### [INFORMATION SUPPLIED]
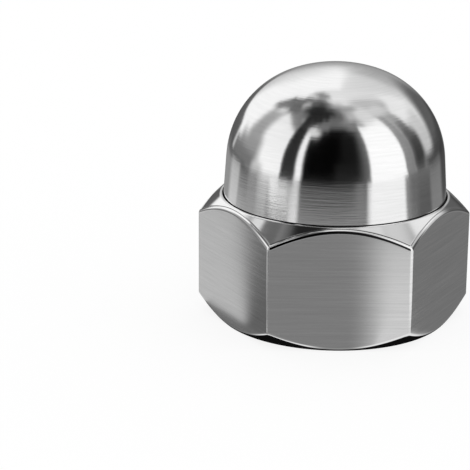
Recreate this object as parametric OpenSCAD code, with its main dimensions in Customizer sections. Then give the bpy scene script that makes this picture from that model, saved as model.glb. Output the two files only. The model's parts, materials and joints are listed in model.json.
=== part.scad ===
// Domed cap nut, turned from one piece of hexagon bar.
// Frame: the bearing face lies on z = 0, +Z runs up the thread's axis to the crown,
// the hexagon's corners lie on +X and -X, and its flats face +Y and -Y.

/* [Hexagon] */
// Distance across the flats
across_flats = 30; // [28:0.5:40]
// Height of the hexagon, from the bearing face to the ledge at the dome's foot
hex_h = 15.7; // [12:0.1:20]
// Slope of the upper chamfer below the horizontal, in degrees
top_chamfer_angle = 42; // [15:0.5:50]
// Slope of the lower chamfer above the horizontal, in degrees
bottom_chamfer_angle = 42.5; // [15:0.5:50]
// How far the bearing face's circle runs past the middle of each flat; below zero it stops short
bearing_over = -0.1; // [-1.5:0.1:0.5]

/* [Dome] */
// Height of the whole nut
total_h = 32.3; // [29:0.1:40]
// Step from the flats in to the dome's foot
dome_step = 0.9; // [0.6:0.1:2]
// Width of the flat ledge between the dome's foot and the upper chamfer
ledge_w = 0.3; // [0.1:0.05:0.5]
// Lean of the dome's straight wall towards the axis, in degrees
wall_draft = 4; // [0:0.5:6]
// Radius of the round shoulder between the wall and the crown
shoulder_r = 11.9; // [9:0.1:12.5]
// Radius of the crown
crown_r = 17.1; // [15:0.1:30]

/* [Thread] */
// Nominal diameter of the metric thread
thread_d = 20; // [12:1:22]
// Pitch of the thread
thread_pitch = 1.5; // [1:0.25:2.5]
// How far the countersink opens past the thread's nominal radius
mouth_over = 1.2; // [0.3:0.1:2]
// Full angle of the countersink, in degrees
mouth_angle = 120; // [90:5:140]
// Width of the relief groove where the thread runs out
relief_w = 2.4; // [1.5:0.1:5]
// How far the relief groove is cut past the thread's nominal radius
relief_over = 0.25; // [0.1:0.05:1]
// Length of plain hole between the relief groove and the drilled tip
plain_end = 0.4; // [0.2:0.1:2]
// Full angle of the drilled tip, in degrees
tip_angle = 118; // [110:1:140]
// Metal left between the drilled tip and the crown
roof_t = 3; // [2:0.1:6]

/* [Hidden] */
$fn = 128;
over = 1;                          // how far a cutting or limiting shape runs past the metal
minor_share = 1.0825;              // thread depth on the diameter, as a share of the pitch

corner_r = across_flats / 2 / cos(30);
foot_r = across_flats / 2 - dome_step;
ledge_r = foot_r + ledge_w;
bearing_r = across_flats / 2 + bearing_over;

minor_r = (thread_d - minor_share * thread_pitch) / 2;
mouth_r = thread_d / 2 + mouth_over;
mouth_h = (mouth_r - minor_r) / tan(mouth_angle / 2);
relief_r = thread_d / 2 + relief_over;
tip_h = minor_r / tan(tip_angle / 2);
hole_h = total_h - roof_t - tip_h;
relief_top = hole_h - plain_end;
thread_top = relief_top - relief_w;

// The shoulder's centre slides up beside the straight wall until the shoulder
// touches the inside of the crown's circle.
wall_dir = [-sin(wall_draft), cos(wall_draft)];
wall_normal = [cos(wall_draft), sin(wall_draft)];
crown_c = [0, total_h - crown_r];
slide_from = [foot_r, hex_h] - shoulder_r * wall_normal;
from_crown = slide_from - crown_c;
slide_back = from_crown * wall_dir;
wall_len = -slide_back
    + sqrt(slide_back ^ 2 - from_crown * from_crown + (crown_r - shoulder_r) ^ 2);
shoulder_c = slide_from + wall_len * wall_dir;
wall_top = shoulder_c + shoulder_r * wall_normal;
join_angle = atan2(shoulder_c[1] - crown_c[1], shoulder_c[0] - crown_c[0]);
join_dir = [cos(join_angle), sin(join_angle)];
join = crown_c + crown_r * join_dir;

// Half outline of the dome: straight wall, round shoulder and crown. The shoulder's
// circle lies wholly inside the metal, so all of its half to the right of the axis is used.
module dome_outline() {
    reach = 2 * total_h;
    intersection() {
        translate(shoulder_c) circle(shoulder_r);
        translate([0, -reach]) square([reach, 2 * reach]);
    }
    intersection() {
        translate(crown_c) circle(crown_r);
        polygon([crown_c, crown_c + reach * join_dir, [0, reach]]);
    }
    polygon([
        [0, hex_h - over], [foot_r, hex_h - over], [foot_r, hex_h], wall_top,
        shoulder_c, [0, shoulder_c[1]]
    ]);
}

// Half outline of the two chamfer cones that the hexagon is turned to.
module chamfer_outline() {
    far_r = corner_r + over;
    polygon([
        [0, 0],
        [bearing_r, 0],
        [far_r, (far_r - bearing_r) * tan(bottom_chamfer_angle)],
        [far_r, hex_h - (far_r - ledge_r) * tan(top_chamfer_angle)],
        [ledge_r, hex_h],
        [0, hex_h]
    ]);
}

// Half outline of the blind hole: countersink, tapping hole, relief groove and drilled tip.
module hole_outline() {
    polygon([
        [0, -over],
        [mouth_r + over * tan(mouth_angle / 2), -over],
        [minor_r, mouth_h],
        [minor_r, thread_top],
        [relief_r, thread_top],
        [relief_r, relief_top],
        [minor_r, relief_top],
        [minor_r, hole_h],
        [0, hole_h + tip_h]
    ]);
}

module hexagon() {
    intersection() {
        cylinder(r = corner_r, h = hex_h, $fn = 6);
        rotate_extrude() chamfer_outline();
    }
}

module cap_nut() {
    color("silver")
    difference() {
        union() {
            hexagon();
            rotate_extrude() dome_outline();
        }
        rotate_extrude() hole_outline();
    }
}

cap_nut();
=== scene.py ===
"""Looks of a high-domed cap nut: polished crown, brushed flats, turned faces and a real thread.

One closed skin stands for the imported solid: a single grid from the crown's pole down the dome, over
the hexagon, across the bearing face and up the threaded hole to its tip. Lengths in the dataclasses
are in millimetres and angles in degrees; the meshes are in metres.
"""

import json
import logging
import math
from dataclasses import dataclass
from enum import Enum

import bpy
import numpy as np
from mathutils import Matrix, Vector

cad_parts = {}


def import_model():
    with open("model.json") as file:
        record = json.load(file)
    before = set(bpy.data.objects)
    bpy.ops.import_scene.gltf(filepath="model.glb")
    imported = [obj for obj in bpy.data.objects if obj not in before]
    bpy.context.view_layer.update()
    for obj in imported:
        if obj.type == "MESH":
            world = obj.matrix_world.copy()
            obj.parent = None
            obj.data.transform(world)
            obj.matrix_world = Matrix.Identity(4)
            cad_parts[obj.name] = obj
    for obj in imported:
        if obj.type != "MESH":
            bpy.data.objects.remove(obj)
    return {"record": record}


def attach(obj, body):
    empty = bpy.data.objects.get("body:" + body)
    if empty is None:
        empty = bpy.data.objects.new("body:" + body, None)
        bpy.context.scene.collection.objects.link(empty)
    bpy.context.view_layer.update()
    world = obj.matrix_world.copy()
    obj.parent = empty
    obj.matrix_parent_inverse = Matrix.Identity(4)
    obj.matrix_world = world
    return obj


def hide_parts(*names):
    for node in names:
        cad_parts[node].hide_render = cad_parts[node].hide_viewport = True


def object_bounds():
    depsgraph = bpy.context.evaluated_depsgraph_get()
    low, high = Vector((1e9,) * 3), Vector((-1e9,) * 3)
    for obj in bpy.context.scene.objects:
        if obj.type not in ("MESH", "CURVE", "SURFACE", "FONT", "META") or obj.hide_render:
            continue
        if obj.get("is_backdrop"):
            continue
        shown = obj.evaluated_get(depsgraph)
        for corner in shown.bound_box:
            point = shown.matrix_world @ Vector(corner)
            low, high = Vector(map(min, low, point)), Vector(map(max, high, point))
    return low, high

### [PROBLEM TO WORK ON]
Return the lines from the line with "and drilled tip." through the line with "from mathutils import Matrix, Vector", inclusive, exactly as they stand, and nothing else.

### [TASK RESULT]
// Half outline of the blind hole: countersink, tapping hole, relief groove and drilled tip.
module hole_outline() {
    polygon([
        [0, -over],
        [mouth_r + over * tan(mouth_angle / 2), -over],
        [minor_r, mouth_h],
        [minor_r, thread_top],
        [relief_r, thread_top],
        [relief_r, relief_top],
        [minor_r, relief_top],
        [minor_r, hole_h],
        [0, hole_h + tip_h]
    ]);
}

module hexagon() {
    intersection() {
        cylinder(r = corner_r, h = hex_h, $fn = 6);
        rotate_extrude() chamfer_outline();
    }
}

module cap_nut() {
    color("silver")
    difference() {
        union() {
            hexagon();
            rotate_extrude() dome_outline();
        }
        rotate_extrude() hole_outline();
    }
}

cap_nut();
=== scene.py ===
"""Looks of a high-domed cap nut: polished crown, brushed flats, turned faces and a real thread.

One closed skin stands for the imported solid: a single grid from the crown's pole down the dome, over
the hexagon, across the bearing face and up the threaded hole to its tip. Lengths in the dataclasses
are in millimetres and angles in degrees; the meshes are in metres.
"""

import json
import logging
import math
from dataclasses import dataclass
from enum import Enum

import bpy
import numpy as np
from mathutils import Matrix, Vector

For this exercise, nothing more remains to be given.